Preferably, desirable electrophotographic performance may be defined as high charge acceptance of about 60-100 V/.mu.m, low dark decay of less than about 5 V/sec., and photodischarge of at least 90% of surface charge with the laser diode beam of 780 nm or 830 nm frequency, through the optical system including beam scanner and focus lenses, synchronized at 0.05 micro seconds for each beam.
When conventional binders for the phthalocyanine pigment, such as acrylic resins, phenoxy resins, vinyl polymers including polyvinyl acetate and polyvinyl butyral, polystyrene, polyesters, polyamides, polyimides, polycarbonates, methyl methacrylate, polysulfones, polyarylates, diallyl phthalate resins, polyethylenes and halogenated polymers, including polyvinyl chloride, polyfluorocarbon, etc., are used, acceptable charge acceptance and photodischarge are obtained. However, among these polymers which result in good performance for charge acceptance and photodischarge, none of them exhibit the desirable stability under the severe LED array or laser diode exposure conditions described above.
The conventional OPC's are presently made with thermoplastic binders which exhibit poor wear resistance, especially in high-speed, high-cycle applications using two-component developers, including magnetic carrier and toner, and in applications using tough cleaning blade materials such as polyurethane. Generally, an OPC with a mechanically worn surface exhibits diminished electrophotographic properties, such as low charge acceptance, high dark decay rate, low speed and low contrast.
A second object of this invention is to provide an OPC with superior durability from mechanical strength, solvent resistance and thermal stability. The OPC must be mechanically strong in order to ensure wear resistance in high cycle applications. It must be solvent resistant in order to prevent it from being changed or lost in the liquid toner applications. It must be thermally stable in order to ensure predictable and repeatable performance at and after different operating temperatures, especially the elevated temperatures, typically about 70.degree. C., for modern laser printers.
Also, the conventional thermoplastic binders exhibit higher solubility in the solvents used in liquid toner applications. For example, in the wet environment required to achieve very high resolution above 1200 DPI associated with high-end applications, the liquid carrier tends to partially dissolve the OPC's binder, causing diminished resolution. Also, in aqueous inking applications, water has an adverse effect on the conductivity of OPC's made with these conventional binders, which effect is aggravated by higher temperatures.
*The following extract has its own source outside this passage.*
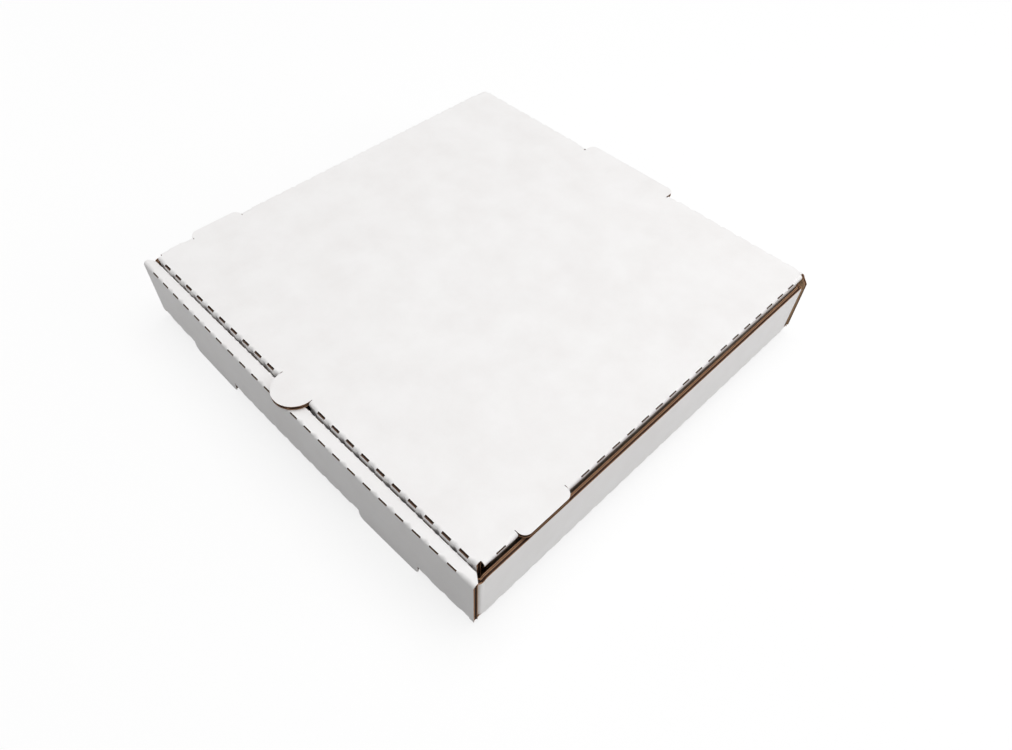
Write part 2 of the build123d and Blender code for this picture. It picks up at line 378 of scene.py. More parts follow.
def newell(points):
    """Normal of a face, as long as twice its area."""
    total = Vector()
    for a, b in zip(points, points[1:] + points[:1]):
        total += a.cross(b)
    return total


# Across a raw edge: share of the thickness, and how far it lies behind the edge
EDGE_ROWS = ((0.13, 0.0), (0.19, 1.0), (0.81, 1.0), (0.87, 0.0))
# Materials of a piece: both liners, the raw edge and an edge left by a cut
OUTER, INNER, RAW, KNIFE = range(4)


def edges_of(faces):
    """Directed edges that only one face has."""
    uses = {}
    for ring in faces:
        for a, b in zip(ring, ring[1:] + ring[:1]):
            uses[(a, b)] = ring
    return {pair: ring for pair, ring in uses.items() if (pair[1], pair[0]) not in uses}


def smooth_normals(points, faces, flat):
    """Normal of each point: of the flat faces that meet there, or else of the bends."""
    flats = [Vector() for _ in points]
    bends = [Vector() for _ in points]
    for ring, is_flat in zip(faces, flat):
        normal = newell([points[n] for n in ring]).normalized()
        for n in ring:
            (flats if is_flat else bends)[n] += normal
    return [(f if f.length > LEAST_NORMAL else b).normalized() for f, b in zip(flats, bends)]


def build(sheet, name, materials, groove=GROOVE):
    """Closed mesh of a sheet: outer liner, inner liner and the raw edges between them."""
    count = len(sheet.outer)
    points = sheet.outer + sheet.inner
    flute = sheet.flute + sheet.flute
    depth = [0.0] * count + [1.0] * count
    faces = [list(ring) for ring in sheet.faces]
    slots = [OUTER] * len(faces)
    normals_out = smooth_normals(sheet.outer, sheet.faces, sheet.flat)
    back = [ring[::-1] for ring in sheet.faces]
    normals_in = smooth_normals(sheet.inner, back, sheet.flat)
    corner_normals = [normals_out[n] for ring in faces for n in ring]
    corner_normals += [normals_in[n] for ring in back for n in ring]
    faces += [[n + count for n in ring] for ring in back]
    slots += [INNER] * len(back)
    border = edges_of(sheet.faces)
    slit_points = {sheet.index[key] for key in sheet.slits if key in sheet.index}
    inward = {}
    for (a, b), ring in border.items():
        along = (sheet.outer[b] - sheet.outer[a]).normalized()
        normal = newell([sheet.outer[n] for n in ring]).normalized()
        for n in (a, b):
            inward[n] = inward.get(n, Vector()) + normal.cross(along)
    ladder = {}
    for n, direction in inward.items():
        direction.normalize()
        deep = 0.0 if n in slit_points else groove
        rungs = [n]
        for share, sunk in EDGE_ROWS:
            rungs.append(len(points))
            points.append(sheet.outer[n].lerp(sheet.inner[n], share) + direction * (deep * sunk))
            flute.append(sheet.flute[n])
            depth.append(share)
        ladder[n] = rungs + [n + count]
    for a, b in border:
        for low, high, low_b, high_b in zip(ladder[a], ladder[a][1:], ladder[b], ladder[b][1:]):
            ring = [low_b, low, high, high_b]
            faces.append(ring)
            slots.append(KNIFE if a in slit_points and b in slit_points else RAW)
            normal = newell([points[n] for n in ring]).normalized()
            corner_normals += [normal] * len(ring)
    mesh = bpy.data.meshes.new(name)
    mesh.from_pydata([p * MM for p in points], [], faces)
    for material in materials:
        mesh.materials.append(material)
    mesh.polygons.foreach_set("material_index", slots)
    mesh.polygons.foreach_set("use_smooth", [True] * len(faces))
    mesh.normals_split_custom_set(corner_normals)
    for title, values in (("flute", flute), ("depth", depth)):
        attribute = mesh.attributes.new(title, "FLOAT", "POINT")
        attribute.data.foreach_set("value", values)
    piece = bpy.data.objects.new(name, mesh)
    bpy.context.scene.collection.objects.link(piece)
    return piece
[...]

Also, the conventional thermoplastic binders exhibit high thermal degradation in the electrical properties important for electrophotography, reflected in decreased charge acceptance, increased dark decay rate and reduced contrast potential.
A third object of this invention is to provide a cross-linked binder for an OPC without having to provide also, besides the binder material, a cross-linker material, or a cross-linkable copolymer material, or a cross-linking catalyst, which may affect the life of the OPC. This way, the binder may remain free of these additional materials.
In order to satisfy these mechanical, chemical and thermal durability requirements for the OPC, then, a unique cross-linkable polymeric binder material must be obtained.
Generally, cross-linking polymers such as epoxy, phenolic resin, polyurethane, etc., has been known. For reinforced fiber plastics in the electronics packaging industry, for example, significant improvement in the glass transition temperature (T.sub.g) has been obtained by cross-linking with heat, radiation (e-beam, UV, X-ray, etc.), and/or moisture. However, for OPC applications, general cross-linking principals cannot be freely practiced because photoconductor components such as charge generation molecules (dye, pigment, etc.) and charge transport molecules are vulnerable to the heat, high-energy radiation and moisture used in the conventional cross-linking processes. Therefore, after cross-linking, these molecules may not exist in the cross-linked product in forms in which they are functional as charge generation or charge transport molecules. This is why prior attempts at cross-linking photoconductor binders have not been successful, whether for hole transport molecules such as hydrozones, arylamines, pyrazolines or triphenylmethanes, or for electron transport molecules, such as diphenyl sulfones, fluorenones, quinones, or whether the photoconductor is in a single or a multiple layer. All these attempts exhibit poor compatibility of the transport molecules in the cross-linked binders, resulting in undesirable photodischarge characteristics.
A fourth object of this invention is to provide a cross-linked binder for an OPC with superior adhesion to other polymer layers. This way, multi-layered OPC's may be made which do not separate too easily and come apart at the interface between the layers.
Among the conventional thermoplastic binders, polyvinyl butyral (PVB), is observed as the best binder for good dispersion and good film forming for many classes of photoconductive pigments in the applications of photoconductor technology. Still, the use of the thermoplastic PVB for phthalocyanine pigment in the single layer (+)OPC, doesn't show superior performance compared to the other conventional thermoplastic binders for photoresponse to the 780 nm laser diode, electrical stability, and environmental stability to heat and liquid toners. Also, the use of thermoplastic PVB as binder for the charge generation layer in the dual layer photoconductor, in general, exhibits poor adhesion due to the cohesive failure effect associated with the incompatibility between the binder of the charge generation layer (CGL) and the binder, usually phenylpolymers such as polycarbonate, polyester, polyimide, polystyrene, etc., of the charge transport layer (CTL).
This invention aims at a preparation method for such kinds of infrared-sensitive photoconductors using cross-linkable binder for long-life applications.